The Bronx Salad is currently sold at nine eateries in the South Bronx, including Mott Haven Bar & Grill, Don Poncho’s Steak House, Demly’s, and has been increasing in popularity over the last few months.

“The [participating] restaurants have sold more than 100 salads,” says Ruddock proudly. “Fine Fare [149th Street Hub] reports they do two trays of the salad each day—it’s a particularly exciting thing that’s been happening,” she says.

The campaign to improve the eating options—and habits—of Bronx residents grew out of a Robert Wood Johnson County health ranking report that devastatingly ranked the Bronx number 62 out of 62 in health outcomes and health factors in New York State. In response several Bronx-based health organizations along with the borough president’s office launched the #Not62 campaign.

“Here’s the thing,” says Ruddock. “We have two big challenges in the Bronx: One, we have the highest rate of obesity and overweight. For our children 43% and adults, almost two-thirds. The other side of that, which is also challenging, is we’re also the hungriest borough. So we are [both] the fattest and the hungriest.”

Wage disparities further this aspect of food injustice, particularly in South Bronx communities. One can’t expect the dollar menu not to be an enticing dining option if you’re living below the poverty line.

The Bronx Salad
The Bronx Salad

“There’s another term, ‘food swamp,’” she adds. “So, we have a lot of food outlets here. If you walk out there, you will encounter at least two places per block, but they’re not selling the healthy items. What we’re trying to do is introduce healthy food options into the community at a price point that the community can afford.”

SoBRO’s Davis says a collaborative effort made the salad possible, inspired by the surrounding community—a beautiful blend of the South Bronx’s cultural diversity.

“One thing about anyone from the Bronx is that we are very connected to our communities and being from the Bronx,” she says. “When you have something like The Bronx Salad, that’s unique; it puts a rubber stamp on all the cultural identity of what the Bronx is.”

As the South Bronx continues to change with new tenants, businesses and developers, The Bronx Salad aims to change the food landscape, for good.

“The Bronx has changed and there is so much in flux, but what we want is for businesses that have been here for so long to stay here,” says Obispo of the UBC’s involvement, which goes beyond the development of the salad. UBC works directly with business owners to create new marketing and beautification efforts and make sure the restaurants are equipped to comply with New York State sanitation regulations. The goal is to build a stronger small-business community that can withstand the test of time, even through rocking waves of gentrification.

There are plans to introduce the salad to bodegas, more eateries and schools. A recently launched initiative provides schools with a produce garden—a Bronx Salad tool kit—to present the salad to elementary-aged kids and above.

Ruddock ends the conversation with an uplifting message about all the changes in the neighborhood and addresses the fears residents have about being pushed aside.

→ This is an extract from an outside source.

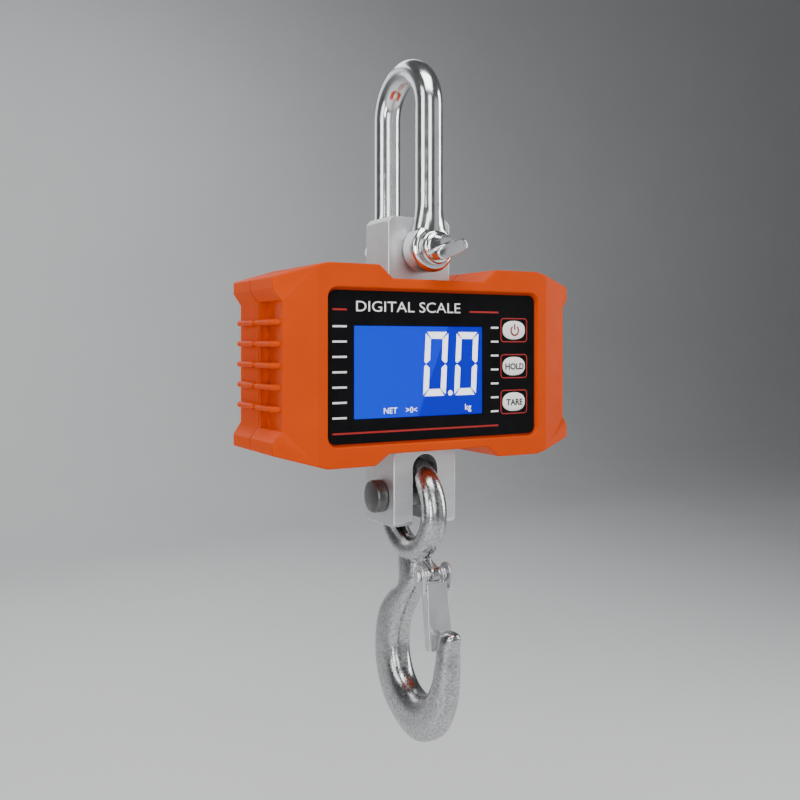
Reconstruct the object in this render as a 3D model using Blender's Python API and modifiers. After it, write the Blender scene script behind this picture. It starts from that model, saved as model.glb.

“The South Bronx of the ’70s and ’80s—when the Bronx was burning—it was residents who recovered the South Bronx, to now make it a place that new developers want to come in,” she says. “It was Bronx folks who made the Bronx what it is in 2017, and that cannot be ignored.”

While The Bronx Salad aims to provide healthy dining options to the masses and change the perception and reality of the South Bronx food landscape, it also empowers and strengthens small businesses to withstand the test of time and to continue serving residents, both natives and new additions alike.